A basic element in traditional Crow religious life was the “vision quest” – a rite of passage. Through a process involving prayer, solemn vows, fasting alone at a sacred site, and, sometimes, piercing the body, a man who attained a vision was “adopted” by a supernatural guardian.

In 1908 Bull Chief met Edward S. Curtis who had his picture taken, and also gave him a lengthy interview. I will share portions of it:

Believing he could ‘count coupe’ (receive highest honor for winning intertribal wars between other Plains Indians), Bull Chief opted to never fast, and always returned home without honor. After being unsuccessful for so long, he then tried to fast multiple times in hopes of receiving spiritual visions. In one attempt he climbed up on Clouds Peak, the highest peak in the Bighorn Mountains of Wyoming, and fasted for a day and a night. Still no vision. For another attempt, he fasted at the head of Red Lodge Creek, Montana, for another four days and nights in a blinding snow blizzard. This time he had his first vision where he “Saw his own lodge and a splendid bay horse standing in front of it”. This vision was soon followed by his first captured horse and Bull Chief started 'counting coupe' frequently.

Not long after his marriage, a bank of earth fell on his wife and killed her; and although he was looked upon with favor by all the tribe, and many women were hoping to be chosen by him, he sorrowed for the dead girl and was determined to go through a form of torture.

Two of his friends killed an old bison bull and dragged the head with a strip of skin and its tail intact to the village. Bull Chief bathed and had a clansman named Big Shadow pierce him through the shoulders, and he hung the bison head, a shield and a tomahawk by leather strips fastened through the holes of his skin.

At sunset he went to a hilltop to which Big Shadow had directed him, and lay down with his head between the horns of the bison head and his feet at the tail, pointing eastward. In the night he had a vision, of a man standing by his feet, then turning and departing. When Bull Chief told Big Shadow about his vision, the latter believed this man in his vision to be his father, Morning Star. From that day forward, Bull Chief dressed as this spirit had been dressed, believing that all his honors and long life were the result of its guidance and protection.

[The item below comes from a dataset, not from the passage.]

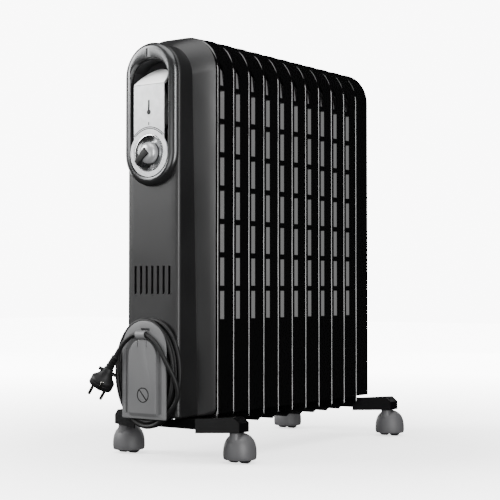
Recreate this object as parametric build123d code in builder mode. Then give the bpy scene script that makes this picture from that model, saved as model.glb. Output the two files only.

Three of his first coups were against the Sioux, one of the enemies of the Apsáalooke tribe, and two of his first coups were on Indians killed by white men, but these coups according to Bull Chief were, "Not good." Bull Chief recounted memories of how he captured guns three times from enemies who were "Alive and shooting at him”. He remembered taking two revolvers and a bow from a Sioux Indian and also capturing two tethered horses.

Bull Chief never led any war-parties out of camp, but on four occasions he did take detachment parties trying to return home, and with them always returned home with undisputed honor. On three separate occasions Bull Chief dismounted his horse during battle and single-handedly managed to hold the opposing company back. During his lifetime, up until he had his interview with Edward S. Curtis, Bull Chief killed three Sioux, two Nez Percés, one Shoshoni, and two Piegan. He was a member of Never Shoots, Packs Game clan, and Fox organization. Although Bull Chief decided to never accept the lance of the Fox organization, they had him as the head of their processional four times, showing he was the bravest man present.

He married fifteen times, and gave up thirteen of his wives. He was a father of fifteen children.

How much of this interview is true, been mistranslated or romanticised is uncertain, but I wanted to share it with you as it was recounted in Edward S. Curtis’ “The North American Indian”.

 

Map of the Tirbal Territories in Montana. Bull Chief was part of the Crow Reservation which lies on the southern border of the state.



Cloud Peak, the first peak Bull Chief climbed and fasted a day and a night.

Photo by Roaldsstadir (Wikimedia Commons)


The rolling plains of Crow Indian Reservation, Big Horn County, Montana. View from the Interstate 90 in the Crow Agency/Lodge Grass area.